ポストプレーヤーがワンタッチでボールをはたければ相手のディフェンダーの対応も追いつかないのでチャンスになりやすいです。
反転力
ポストプレーヤーは基本的に相手ゴールに背を向けてボールを受けることが多いです。
そこからキープしたボールを味方に配分していくのは紹介した通りですが、相手がポストプレーに対応してくるのを逆手にとって自ら反転し、シュートを打つのも大事な意識ですね。
シュートを打ってこないフォワードほど怖くないものはないのでポストプレー中心の選手と言えども反転力やターンの技術は必ず習得するべきです。
身長
ポストプレーは足元にボールを収めることができればいいので身長は必須の要素ではないです。

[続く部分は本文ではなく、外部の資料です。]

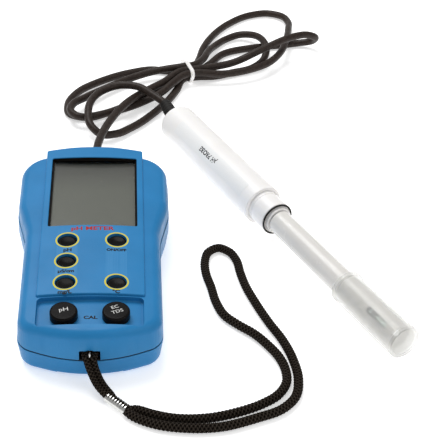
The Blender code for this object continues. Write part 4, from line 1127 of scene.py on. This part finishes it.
def make_print():
    """Generic markings only: units, key names and the calibration mark."""
    for name, (x, y) in KEYS.items():
        ring = ring_film(f"{name}_ring", x, y, RING_RADIUS, RING_WIDTH)
        printed(f"{name}_ring", ring, on_crown(), LOOK_YELLOW_INK, "case")
    marks = [
        ("mark_ph", "pH", 3.2, (-12.0, -15.0)), ("mark_conductivity", "µS/cm", 3.0, (-12.3, -31.0)),
        ("mark_solids", "mg/L", 3.1, (-12.4, -46.3)), ("mark_power", "ON/OFF", 2.5, (12.2, -15.0)),
        ("mark_temperature", "°C", 3.1, (12.2, -46.2))]
    for name, text, size, centre in marks:
        art = lettering(name, text, size, centre, wide=1.08, weight=0.13)
        printed(name, art, on_crown(), LOOK_DARK_INK, "case")
    title = lettering("mark_title", "pH METER", 4.0, (0.0, 1.9), wide=1.2, weight=0.12)
    printed("mark_title", title, on_crown(), LOOK_RED_INK, "case")
    cal = lettering("mark_cal", "CAL", 2.9, (0.2, -60.3), wide=1.2, weight=0.12)
    printed("mark_cal", cal, on_crown(POCKET_DEPTH), LOOK_DARK_INK, "case")


# ---- display ------------------------------------------------------------------------------------
def make_window_wall_shade_and_border():
    """Black on the window's wall as painted shade in the recess, and black print round the edge of the lens.
    """
    wall = 0.12
    outer = rectangle(WINDOW_HALF_WIDTH - 0.01, WINDOW_BOTTOM + 0.01, WINDOW_TOP - 0.01, 1.0)
    # Painted shade: a thin black lining on the window's wall darkens the recess.
    mask = crowned_form("window_wall_shade", outer, [(CASE_HEIGHT - 2.5, 0.0), (CASE_HEIGHT - 0.5, 0.0)])
    inner = crowned_form("mask_inside", outer, [(CASE_HEIGHT - 4.0, wall), (CASE_HEIGHT + 1.0, wall)])
    carve(mask, [inner])
    finish_piece(mask, LOOK_BLACK, "case")
    top = -(WINDOW_WALL + GAP) + 0.02
    outside, inside, film = WINDOW_HALF_WIDTH + 0.5, WINDOW_HALF_WIDTH - 1.1, 0.04
    low, high = (-outside, WINDOW_BOTTOM - 1, top), (outside, WINDOW_TOP + 1, top + film)
    border = box("lens_border", low, high, tilt=True)
    low, high = (-inside, WINDOW_BOTTOM - 0.2, top - 1), (inside, WINDOW_TOP - 0.4, top + 1)
    carve(border, [box("border_inside", low, high, tilt=True)])
    finish_piece(border, LOOK_BLACK, "case")


# ---- keys and knobs -----------------------------------------------------------------------------
def make_keys():
    """Dished keys with a rounded rim; the flange that stops them is below the panel."""
    shoulder = -(PANEL_WALL + (KEY_COLUMN + KEY_FLANGE_RADIUS) ** 2 / (2 * CROWN_RADIUS) + GAP)
    for name, (x, y) in KEYS.items():
        rim = -KEY_RECESS - x * x / (2 * CROWN_RADIUS)
        dish = []
        dish_steps, dish_radius, dish_depth = 8, 3.5, 0.35
        for k in range(dish_steps + 1):
            share = k / dish_steps
            dish.append((dish_radius * share, rim - dish_depth * (1 - share * share)))
        profile = dish + rounded(KEY_RADIUS, rim, 0.55, 6)
        profile += [
            (KEY_RADIUS, shoulder), (KEY_FLANGE_RADIUS, shoulder),
            (KEY_FLANGE_RADIUS, shoulder - KEY_FLANGE), (0, shoulder - KEY_FLANGE)]
        key = turned(f"{name}_cap", profile, face_frame(x, y), 72)
        finish_piece(key, LOOK_BLACK, f"{name}_body", [name])


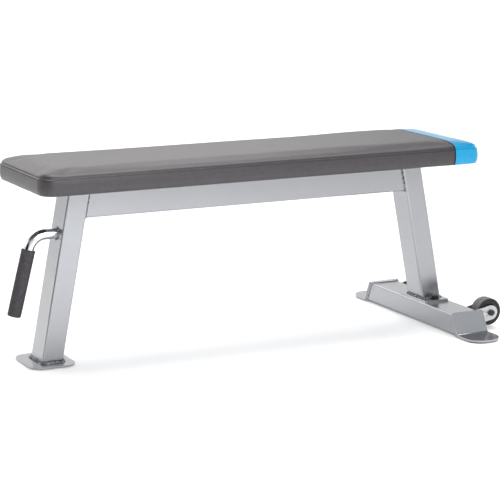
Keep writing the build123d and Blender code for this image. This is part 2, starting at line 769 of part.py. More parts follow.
bracket_outside = bracket_gap / 2 + bracket_thickness
with BuildPart() as axle_bolts:
    for side in (-1, 1):
        with BuildSketch(axle_station(side, bracket_outside)):
            RegularPolygon(axle_head_width / 2, 6, major_radius=False)
        extrude(amount=axle_head_height)
        with BuildSketch(axle_station(side, bracket_outside)):
            Circle(axle_diameter / 2)
        extrude(amount=-(2 * bracket_outside + axle_nut_height + axle_tip_reach))
axle_bolts.part.label = "axle_bolts"
export_step(axle_bolts.part, "parts/axle_bolts.step")

with BuildPart() as axle_nuts:
    for side in (-1, 1):
        with BuildSketch(axle_station(side, -bracket_outside)):
            RegularPolygon(axle_head_width / 2, 6, major_radius=False)
            Circle(axle_diameter / 2 + thread_clearance, mode=Mode.SUBTRACT)
        extrude(amount=-axle_nut_height)
axle_nuts.part.label = "axle_nuts"
export_step(axle_nuts.part, "parts/axle_nuts.step")

with BuildPart() as axle_spacers:
    spacer_thickness = (bracket_gap - wheel_width) / 2 - spacer_play
    for side in (-1, 1):
        for across in (-1, 1):
            with BuildSketch(axle_station(side, across * bracket_gap / 2)):
                Circle(spacer_diameter / 2)
                Circle(axle_diameter / 2 + thread_clearance, mode=Mode.SUBTRACT)
            extrude(amount=-across * spacer_thickness)
axle_spacers.part.label = "axle_spacers"
export_step(axle_spacers.part, "parts/axle_spacers.step")


# ---------------------------------------------------------------- handle
with BuildPart() as handle_tube:
    with BuildLine(Plane.XZ) as handle_path:
        root = Line(
            (handle_root_x + handle_root_overrun, handle_height),
            (handle_root_x - handle_straight, handle_height),
        )
        turn = JernArc(
            start=root @ 1,
            tangent=(-1, 0),
            radius=handle_bend_radius,
            arc_size=handle_bend_angle,
        )
        tail_length = grip_start + grip_length - grip_end_wall
        tail = Line(
            turn @ 1,
            turn @ 1 + Vector(-math.cos(bend), 0, -math.sin(bend)) * tail_length,
        )
    with BuildSketch(Plane(origin=root @ 0, x_dir=(0, 1, 0), z_dir=(-1, 0, 0))):
        Circle(handle_tube_diameter / 2)
        Circle(handle_tube_diameter / 2 - handle_tube_wall, mode=Mode.SUBTRACT)
    sweep(path=handle_path.line)
    split(bisect_by=leg_face(-1, handle_height, 1), keep=Keep.TOP)
handle_tube.part.label = "handle_tube"
export_step(handle_tube.part, "parts/handle_tube.step")

grip_axis = Plane(
    origin=(
        handle_root_x - handle_straight - handle_bend_radius * math.sin(bend),
        0,
        handle_height - handle_bend_radius * (1 - math.cos(bend)),
    ),
    x_dir=(0, 1, 0),
    z_dir=(-math.cos(bend), 0, -math.sin(bend)),
)
with BuildPart() as handle_grip:
    with BuildSketch(grip_axis.offset(grip_start)):
        Circle(grip_diameter / 2)
    extrude(amount=grip_length)
    fillet(edges().filter_by(GeomType.CIRCLE).group_by(Axis.Z)[0], grip_end_round)
    with BuildSketch(grip_axis):
        Circle(handle_tube_diameter / 2)
    extrude(amount=grip_start + grip_length - grip_end_wall, mode=Mode.SUBTRACT)
handle_grip.part.label = "handle_grip"
export_step(handle_grip.part, "parts/handle_grip.step")

with BuildPart() as weld_handle:
    with BuildSketch(leg_face(-1, handle_height, 1)):
        Circle(handle_tube_diameter / 2 + small_bead)
    extrude(amount=small_bead, taper=bead_taper)
    with BuildSketch(Plane.YZ.offset(handle_root_x)):
        with Locations((0, handle_height)):
            Circle(handle_tube_diameter / 2)
    extrude(amount=handle_straight, both=True, mode=Mode.SUBTRACT)
weld_handle.part.label = "weld_handle"
export_step(weld_handle.part, "parts/weld_handle.step")
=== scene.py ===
"""Looks of a flat weight bench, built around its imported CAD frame. All lengths are in metres."""

import math
import random

import bmesh
import bpy
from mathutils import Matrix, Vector, noise
from mathutils.bvhtree import BVHTree


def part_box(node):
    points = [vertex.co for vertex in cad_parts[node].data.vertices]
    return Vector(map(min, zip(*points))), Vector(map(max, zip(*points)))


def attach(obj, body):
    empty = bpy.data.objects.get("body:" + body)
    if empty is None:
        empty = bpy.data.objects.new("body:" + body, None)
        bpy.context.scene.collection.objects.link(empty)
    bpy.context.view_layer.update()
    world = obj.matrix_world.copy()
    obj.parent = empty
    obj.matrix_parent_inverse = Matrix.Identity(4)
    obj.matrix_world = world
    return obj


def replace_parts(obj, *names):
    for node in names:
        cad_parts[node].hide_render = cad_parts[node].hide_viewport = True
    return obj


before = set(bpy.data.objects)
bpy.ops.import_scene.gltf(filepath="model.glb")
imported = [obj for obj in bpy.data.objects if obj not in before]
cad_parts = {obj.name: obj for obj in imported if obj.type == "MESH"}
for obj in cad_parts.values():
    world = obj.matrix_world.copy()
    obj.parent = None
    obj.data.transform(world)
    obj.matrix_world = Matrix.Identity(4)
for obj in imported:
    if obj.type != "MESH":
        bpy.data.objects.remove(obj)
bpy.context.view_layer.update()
MM = 0.001
random.seed(7)

scene = bpy.context.scene
scene.view_settings.view_transform = "Standard"
scene.view_settings.look = "None"


# ---------------------------------------------------------------- places read from the frame
main_low, main_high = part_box("cover_main")
end_low, end_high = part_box("cover_end_panel")
PAD_X0 = main_low.x
PAD_X1 = end_high.x
PAD_HALF = main_high.y
PAD_BOTTOM = main_low.z
PAD_TOP = main_high.z
SEAM_X = main_high.x
PAD_CROWN = 5.5 * MM
PAD_EDGE = PAD_TOP - PAD_CROWN
HANDLE_CORNER = 36 * MM
WHEEL_CORNER = 24 * MM
TOP_ROUND = 12 * MM
CROWN_MARGIN = 48 * MM  # where the pad's top turns level, measured in from its sides
CROWN_SPREAD = 0.5  # growth of the plan corners' radius, for each unit of inset
CROWN_SLOPE = 0.235  # radians, where the rounded edge meets the crown
TUCK_WIDTH = 6 * MM  # how far the cover is pulled in round the board's lower edge
TUCK_HEIGHT = 18 * MM
HEM_WIDTH = 28 * MM
HEM_EDGE = 3 * MM
HEM_RECESS = 4 * MM  # how far the cover's underside lies above the dust cloth
RIM_SEAM_Z = PAD_EDGE - 9 * MM
FILL_LIMIT = 2.4 * MM  # the most that the filling may move the cover
FILL_FRAMES = 20
PAD_VOXEL = 5.5 * MM
STITCH_PITCH = 6 * MM
LEAN = math.radians(10.65)  # of the legs, from upright
SLANT = math.radians(26.8)  # of the end feet, from upright
BEND = math.radians(75.7)  # of the handle, from level
TUBE_CORNER = 4 * MM
BEAD = 4 * MM
SMALL_BEAD = 3 * MM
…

しかしそうはいっても最前線に構えるプレーヤーはロングボールを収めなければならないシーンも多いので、後方からのありとあらゆるボールをポストしたいならやはり身長は高いに越したことはないでしょう。
日本では貴重なポストプレーヤー
上記のようにポストプレーは前線で起点を作れる非常に重要な役割です。
しかしフィジカルが比較的弱めな日本代表には本田圭佑や大迫勇也くらいしかポストプレーを満足にこなせる選手がいません。
体格面で劣るのは仕方ないですが、ポストプレーは体格だけでなくテクニックを習得する事である程度こなせるようにはなるので育成年代でももう少しポストプレーの練習をさせてもいいのではないでしょうか。